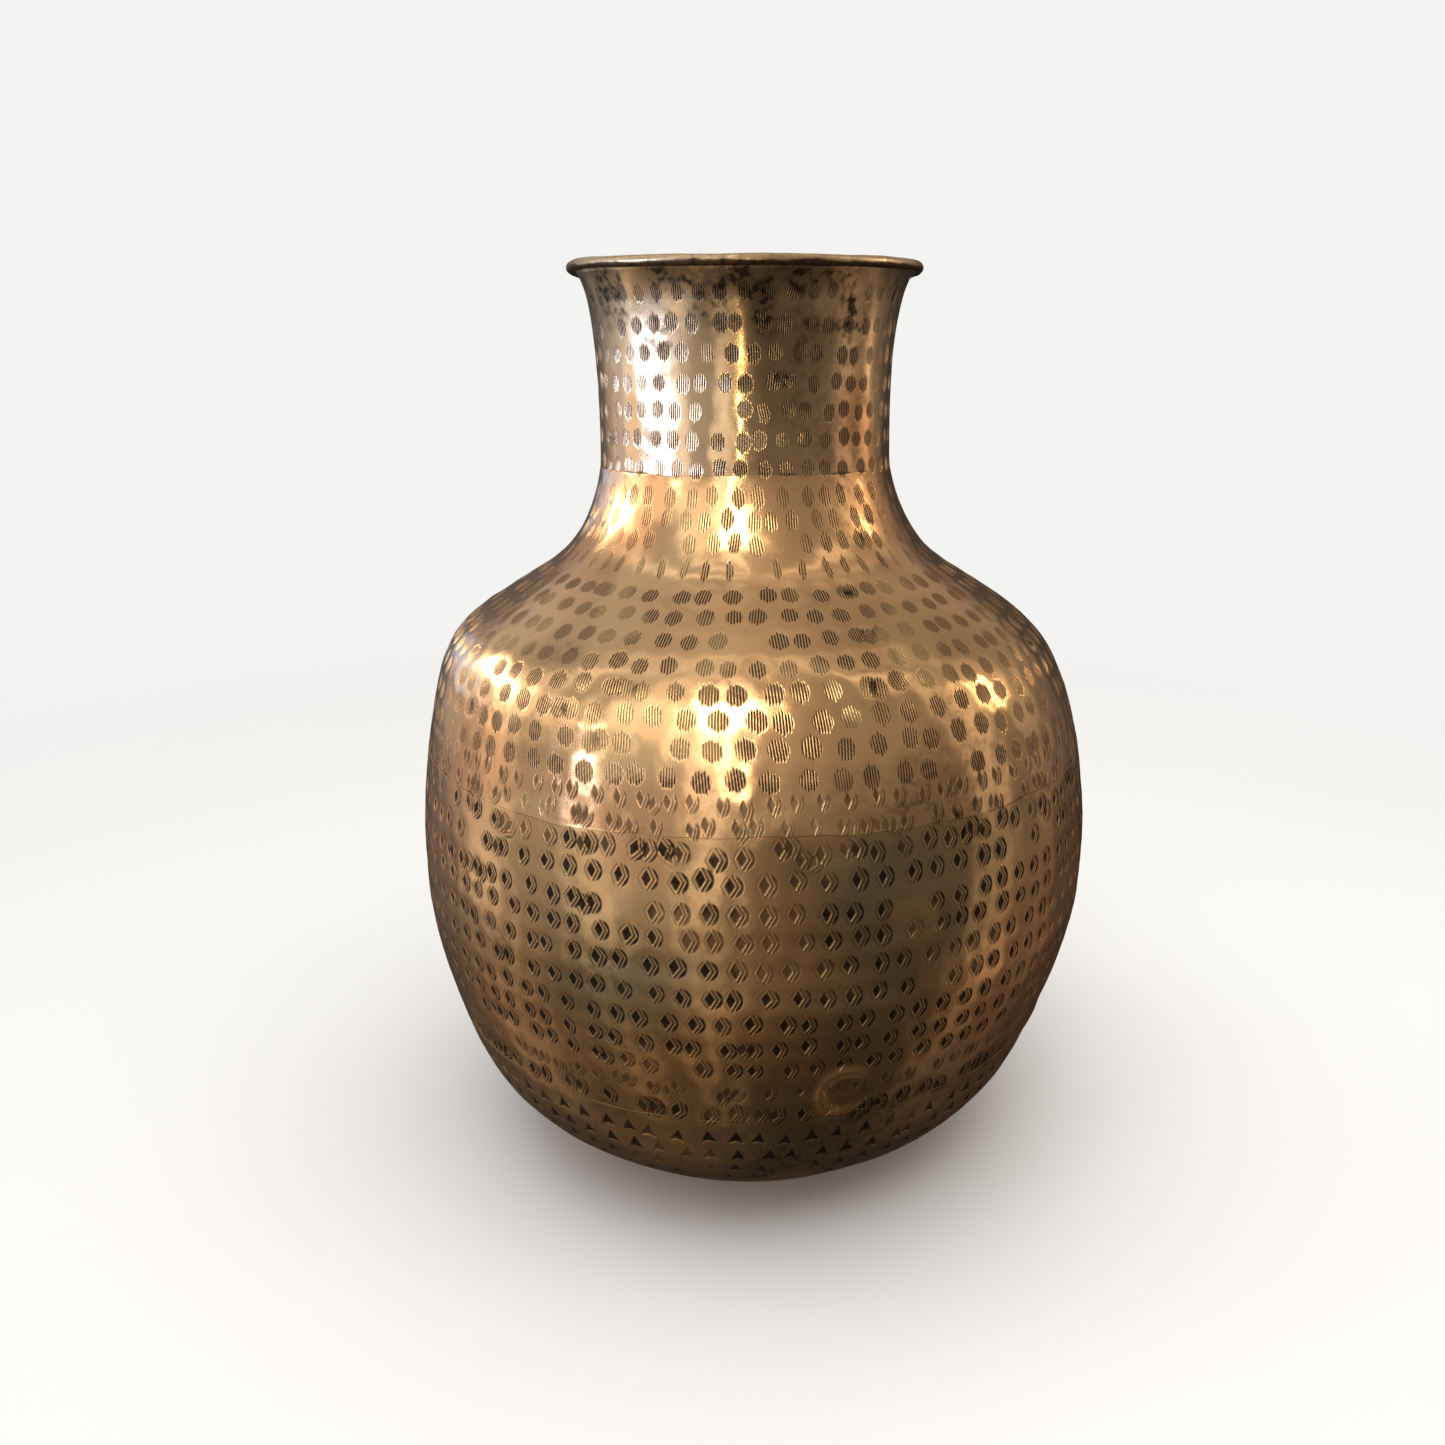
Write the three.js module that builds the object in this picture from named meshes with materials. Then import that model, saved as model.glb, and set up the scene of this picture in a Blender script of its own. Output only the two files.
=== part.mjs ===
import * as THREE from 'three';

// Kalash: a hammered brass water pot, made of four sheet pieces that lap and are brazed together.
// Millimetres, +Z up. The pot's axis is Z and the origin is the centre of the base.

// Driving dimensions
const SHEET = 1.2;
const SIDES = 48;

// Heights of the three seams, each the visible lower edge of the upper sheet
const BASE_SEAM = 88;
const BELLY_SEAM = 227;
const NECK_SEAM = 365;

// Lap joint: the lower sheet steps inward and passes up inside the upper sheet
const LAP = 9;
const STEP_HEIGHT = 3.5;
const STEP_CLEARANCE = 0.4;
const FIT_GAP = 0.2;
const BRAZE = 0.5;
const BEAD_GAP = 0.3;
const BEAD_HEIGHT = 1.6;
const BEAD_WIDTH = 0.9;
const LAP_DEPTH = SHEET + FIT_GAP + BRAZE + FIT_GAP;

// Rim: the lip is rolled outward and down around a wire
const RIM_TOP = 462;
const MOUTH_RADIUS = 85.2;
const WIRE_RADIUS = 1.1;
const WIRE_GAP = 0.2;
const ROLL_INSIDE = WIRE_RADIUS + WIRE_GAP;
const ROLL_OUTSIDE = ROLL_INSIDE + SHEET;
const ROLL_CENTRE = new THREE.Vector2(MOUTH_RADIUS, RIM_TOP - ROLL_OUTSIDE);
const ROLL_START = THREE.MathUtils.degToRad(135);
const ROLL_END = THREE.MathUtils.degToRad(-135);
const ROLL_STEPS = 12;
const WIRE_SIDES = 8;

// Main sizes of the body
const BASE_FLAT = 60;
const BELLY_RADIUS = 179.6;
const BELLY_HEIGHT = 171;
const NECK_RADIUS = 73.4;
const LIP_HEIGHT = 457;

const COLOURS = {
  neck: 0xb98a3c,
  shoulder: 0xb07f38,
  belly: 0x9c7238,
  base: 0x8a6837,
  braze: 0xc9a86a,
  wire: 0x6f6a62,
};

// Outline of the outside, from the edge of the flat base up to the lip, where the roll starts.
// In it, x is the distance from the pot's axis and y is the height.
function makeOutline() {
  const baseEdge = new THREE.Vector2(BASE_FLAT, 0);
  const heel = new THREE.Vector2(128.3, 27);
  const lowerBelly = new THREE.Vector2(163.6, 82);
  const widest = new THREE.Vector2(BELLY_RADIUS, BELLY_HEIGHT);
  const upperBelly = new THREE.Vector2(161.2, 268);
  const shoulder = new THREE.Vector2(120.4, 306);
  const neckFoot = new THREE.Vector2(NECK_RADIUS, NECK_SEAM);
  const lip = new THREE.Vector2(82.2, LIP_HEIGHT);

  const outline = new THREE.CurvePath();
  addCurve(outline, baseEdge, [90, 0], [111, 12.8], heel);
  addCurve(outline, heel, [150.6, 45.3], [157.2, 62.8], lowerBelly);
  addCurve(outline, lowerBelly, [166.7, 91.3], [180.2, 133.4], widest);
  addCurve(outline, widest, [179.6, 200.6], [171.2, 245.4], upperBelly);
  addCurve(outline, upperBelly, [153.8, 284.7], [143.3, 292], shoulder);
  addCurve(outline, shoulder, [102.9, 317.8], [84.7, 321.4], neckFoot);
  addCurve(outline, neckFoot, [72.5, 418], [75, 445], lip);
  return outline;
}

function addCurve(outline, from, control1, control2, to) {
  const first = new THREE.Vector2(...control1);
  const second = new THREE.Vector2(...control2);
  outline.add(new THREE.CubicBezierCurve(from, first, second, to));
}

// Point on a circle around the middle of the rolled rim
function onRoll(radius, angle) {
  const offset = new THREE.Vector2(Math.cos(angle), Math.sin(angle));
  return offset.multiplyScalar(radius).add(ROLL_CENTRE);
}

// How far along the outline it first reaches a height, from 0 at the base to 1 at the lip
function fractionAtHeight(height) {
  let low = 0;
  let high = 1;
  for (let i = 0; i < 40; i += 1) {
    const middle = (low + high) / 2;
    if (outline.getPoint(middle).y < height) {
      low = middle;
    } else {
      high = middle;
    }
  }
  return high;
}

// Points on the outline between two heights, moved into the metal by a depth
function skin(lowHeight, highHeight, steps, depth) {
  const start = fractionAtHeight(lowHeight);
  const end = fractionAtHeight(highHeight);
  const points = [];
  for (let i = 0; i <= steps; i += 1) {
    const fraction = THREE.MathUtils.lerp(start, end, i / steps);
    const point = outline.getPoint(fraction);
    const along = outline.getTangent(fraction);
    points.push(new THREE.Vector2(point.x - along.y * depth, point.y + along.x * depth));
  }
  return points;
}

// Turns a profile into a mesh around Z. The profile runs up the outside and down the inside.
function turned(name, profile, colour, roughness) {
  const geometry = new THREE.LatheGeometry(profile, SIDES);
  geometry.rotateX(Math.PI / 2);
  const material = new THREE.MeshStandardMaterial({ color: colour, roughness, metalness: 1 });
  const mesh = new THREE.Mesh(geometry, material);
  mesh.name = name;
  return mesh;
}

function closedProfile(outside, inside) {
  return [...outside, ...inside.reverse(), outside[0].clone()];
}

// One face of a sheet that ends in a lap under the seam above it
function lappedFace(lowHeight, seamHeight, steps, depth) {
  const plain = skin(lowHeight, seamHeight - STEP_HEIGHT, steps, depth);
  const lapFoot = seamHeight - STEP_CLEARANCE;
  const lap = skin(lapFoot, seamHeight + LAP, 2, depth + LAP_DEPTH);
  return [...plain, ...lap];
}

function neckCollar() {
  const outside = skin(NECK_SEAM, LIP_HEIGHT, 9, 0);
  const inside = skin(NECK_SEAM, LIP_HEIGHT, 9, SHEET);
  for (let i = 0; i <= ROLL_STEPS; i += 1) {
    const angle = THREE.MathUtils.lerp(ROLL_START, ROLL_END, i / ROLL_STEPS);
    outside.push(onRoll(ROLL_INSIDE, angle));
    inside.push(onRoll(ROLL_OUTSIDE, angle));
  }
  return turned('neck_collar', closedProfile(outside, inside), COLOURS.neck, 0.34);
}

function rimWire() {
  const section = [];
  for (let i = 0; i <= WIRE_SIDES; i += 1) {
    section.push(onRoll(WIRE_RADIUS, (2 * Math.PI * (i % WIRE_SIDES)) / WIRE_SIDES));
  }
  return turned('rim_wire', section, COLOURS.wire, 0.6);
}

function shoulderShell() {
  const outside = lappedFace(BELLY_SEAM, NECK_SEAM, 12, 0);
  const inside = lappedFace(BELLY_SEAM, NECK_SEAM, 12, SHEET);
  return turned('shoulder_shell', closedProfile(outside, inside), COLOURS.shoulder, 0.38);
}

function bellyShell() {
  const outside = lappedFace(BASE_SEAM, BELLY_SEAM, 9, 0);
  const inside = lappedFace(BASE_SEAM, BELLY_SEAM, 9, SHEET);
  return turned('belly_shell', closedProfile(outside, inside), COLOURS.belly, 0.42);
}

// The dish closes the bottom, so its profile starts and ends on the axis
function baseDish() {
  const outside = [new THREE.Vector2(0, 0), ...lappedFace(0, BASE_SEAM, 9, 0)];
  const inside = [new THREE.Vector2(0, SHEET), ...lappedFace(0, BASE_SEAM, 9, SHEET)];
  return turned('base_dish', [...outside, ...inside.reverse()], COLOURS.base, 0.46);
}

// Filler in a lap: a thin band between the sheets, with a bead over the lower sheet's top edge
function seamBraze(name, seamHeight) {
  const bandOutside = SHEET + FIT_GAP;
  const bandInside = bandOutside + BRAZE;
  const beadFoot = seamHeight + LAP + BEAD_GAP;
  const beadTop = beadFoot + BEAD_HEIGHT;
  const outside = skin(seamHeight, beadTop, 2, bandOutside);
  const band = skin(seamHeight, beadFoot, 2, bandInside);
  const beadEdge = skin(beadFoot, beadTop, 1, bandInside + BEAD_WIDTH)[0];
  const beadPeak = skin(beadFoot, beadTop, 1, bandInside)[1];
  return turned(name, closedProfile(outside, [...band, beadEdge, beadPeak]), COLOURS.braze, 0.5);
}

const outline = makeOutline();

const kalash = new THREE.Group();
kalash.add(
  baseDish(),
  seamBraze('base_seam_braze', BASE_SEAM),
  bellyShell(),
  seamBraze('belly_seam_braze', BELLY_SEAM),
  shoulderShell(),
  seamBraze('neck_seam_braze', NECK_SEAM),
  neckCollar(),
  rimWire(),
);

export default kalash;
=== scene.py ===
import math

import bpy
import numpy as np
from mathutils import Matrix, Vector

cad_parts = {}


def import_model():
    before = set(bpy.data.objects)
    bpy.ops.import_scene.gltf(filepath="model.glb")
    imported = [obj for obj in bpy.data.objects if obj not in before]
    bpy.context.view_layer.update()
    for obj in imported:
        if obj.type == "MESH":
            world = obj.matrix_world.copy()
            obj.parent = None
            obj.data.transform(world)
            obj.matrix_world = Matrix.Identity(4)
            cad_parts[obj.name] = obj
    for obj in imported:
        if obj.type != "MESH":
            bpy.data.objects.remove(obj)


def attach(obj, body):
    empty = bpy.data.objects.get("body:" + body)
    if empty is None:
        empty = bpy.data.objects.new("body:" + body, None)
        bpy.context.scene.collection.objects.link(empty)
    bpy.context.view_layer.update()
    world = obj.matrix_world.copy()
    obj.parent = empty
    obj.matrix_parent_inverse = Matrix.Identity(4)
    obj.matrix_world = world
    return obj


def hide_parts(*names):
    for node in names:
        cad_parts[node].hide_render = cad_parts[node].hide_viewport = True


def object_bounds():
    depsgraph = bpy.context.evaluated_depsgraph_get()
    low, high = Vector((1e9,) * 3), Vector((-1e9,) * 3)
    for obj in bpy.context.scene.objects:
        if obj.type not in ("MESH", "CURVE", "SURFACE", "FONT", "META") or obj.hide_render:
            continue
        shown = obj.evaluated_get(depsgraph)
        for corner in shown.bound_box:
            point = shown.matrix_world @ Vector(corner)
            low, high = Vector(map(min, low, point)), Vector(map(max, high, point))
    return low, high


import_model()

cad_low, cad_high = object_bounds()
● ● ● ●
» Set problem
Set down exactly the lines from the line that contains "const kalash = new THREE.Group();" to the line that contains "obj.parent = None", both lines included, and nothing more.

» Answer to the exercise
const kalash = new THREE.Group();
kalash.add(
  baseDish(),
  seamBraze('base_seam_braze', BASE_SEAM),
  bellyShell(),
  seamBraze('belly_seam_braze', BELLY_SEAM),
  shoulderShell(),
  seamBraze('neck_seam_braze', NECK_SEAM),
  neckCollar(),
  rimWire(),
);

export default kalash;
=== scene.py ===
import math

import bpy
import numpy as np
from mathutils import Matrix, Vector

cad_parts = {}


def import_model():
    before = set(bpy.data.objects)
    bpy.ops.import_scene.gltf(filepath="model.glb")
    imported = [obj for obj in bpy.data.objects if obj not in before]
    bpy.context.view_layer.update()
    for obj in imported:
        if obj.type == "MESH":
            world = obj.matrix_world.copy()
            obj.parent = None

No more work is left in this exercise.